In some cases all rights are retained by the author and the site just receives the right to host it on the web. In other cases the site leaves ownership with the author but retains a non-exclusive and royalty free right to use and publish the work wherever and whenever they see fit.
Other's, in exchange for payment ranging from a few cents (or points) to a few dollars, obtain full and exclusive rights to the work. Other variations of ownership include leaving rights with the author but forbid republication on the Internet (leaving the author the right to publish in print); forbid re-publication so long as the item remains on their site; forbid publication on a competitor's site or site with similar content, etc.
If children are surprised to learn that it is illegal to post a song, from a CD that they have purchased, on the Internet, imagine their surprise when they receive a letter from a lawyer informing them that the funny video they made of their dog doing tricks and posted on This-or-that.com is no longer their property and has to be removed from their Myspace.com or other site profile or or face a lawsuit.
The Play and Movie "The Sound of Music" Grossed Millions but the Author Received Less than Five Thousand Dollars
In her book Oh Maria! Maria von Trapp (the Maria upon whom the character of Maria in the movie The Sound of Music was based) describes how she unwittingly sold all the movie, music and script rights to her book, The Trapp Family Singers, to a German promoter for a few thousand dollars.

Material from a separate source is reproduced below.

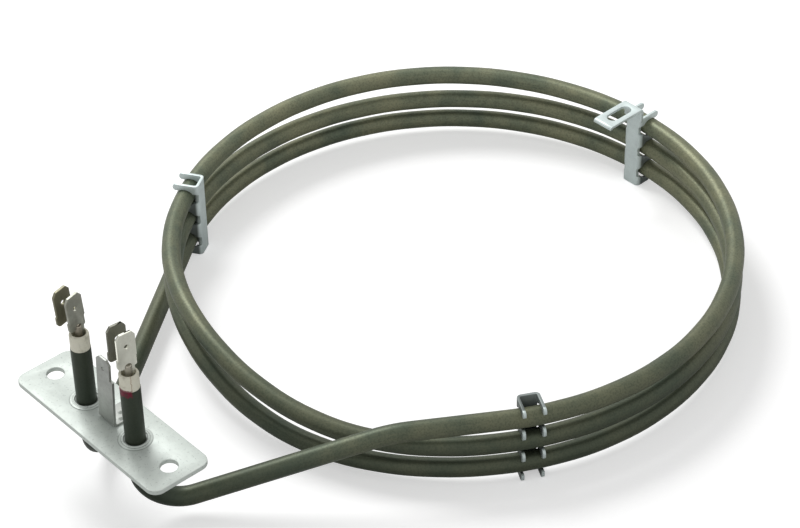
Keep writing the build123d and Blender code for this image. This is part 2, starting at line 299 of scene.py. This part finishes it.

Four productions later (including the blockbuster Broadway Musical and equally successful film, both titled The Sound of Music), the producers of the four works were rolling in money.
However, all Maria von Trapp received was the original payment and small percent of the net revenues from movie The Sound of Music.
The small, less than one percent, royalty fees that Maria received were considerably greater than what she originally received from her sale of rights to her original book. She could have received substantially more had she either kept the rights or just sold the European rights to her book.
As it was the producers of the move The Sound of Music, who had previously purchased the rights for the movie from the original German promoter in exchange for generous royalty payments, voluntarily gave Maria the small royalty. The motivation of the producers was moral, not legal.
Most of What Most of Us Produce and Publish Will Never Be Very Valuable But we Usually Don't Know Which Things Will Be the Exception
Admittedly, most of the photos, videos, poems, stories and other original works average people, especially young people, post on the Internet have very limited appeal and no commercial value.
However, just as the proverbial monkey pounding keys on a typewriter is bound to eventually type something of Shakesperian quality, there will be the occasional silly photo, video, drawing, poem or story that strikes a chord with people and suddenly becomes valuable.
Imagine how that person will feel when a big media company comes forward to pay millions for the rights to it only to discover that the check will be made payable to the company that hosted it on their site and not the creator of the work!
This day might not be too far off for some people as some big media companies are already beginning to realize that there might be more money to be made working with sites like You Tube and others in looking for property to license than in searching for people to sue for violations of intellectual property.
Each advance in civilization has resulted greater opportunities and abundance for people.
However, in order to operate and function in the new environment, people have to learn new skills and take new steps to protect the new property that results from the advance.
A Personal Note
In the text module above entitled The Play and Movie "The Sound of Music" Grossed Millions but the Author Received Less than Five Thousand Dollars there is a link to a review of the book Oh Maria! which I wrote.
Even though I wrote that review, I no longer have any rights to it and cannot publish it anywhere as all of the rights to the review are owned by the group that owns the site where it was published. Since site's terms clearly stated that I would be paid twenty-five cents in exchange for any review that I submitted and was accepted by them in exchange for all rights to the review.
I, of course, carefully reviewed the Terms of Service for the site before I decided to publish anything on the site. And, frankly, since I doubt that that review would ever generate much more than twenty-five cents for me, I have no regrets about my decision to sell it for that amount.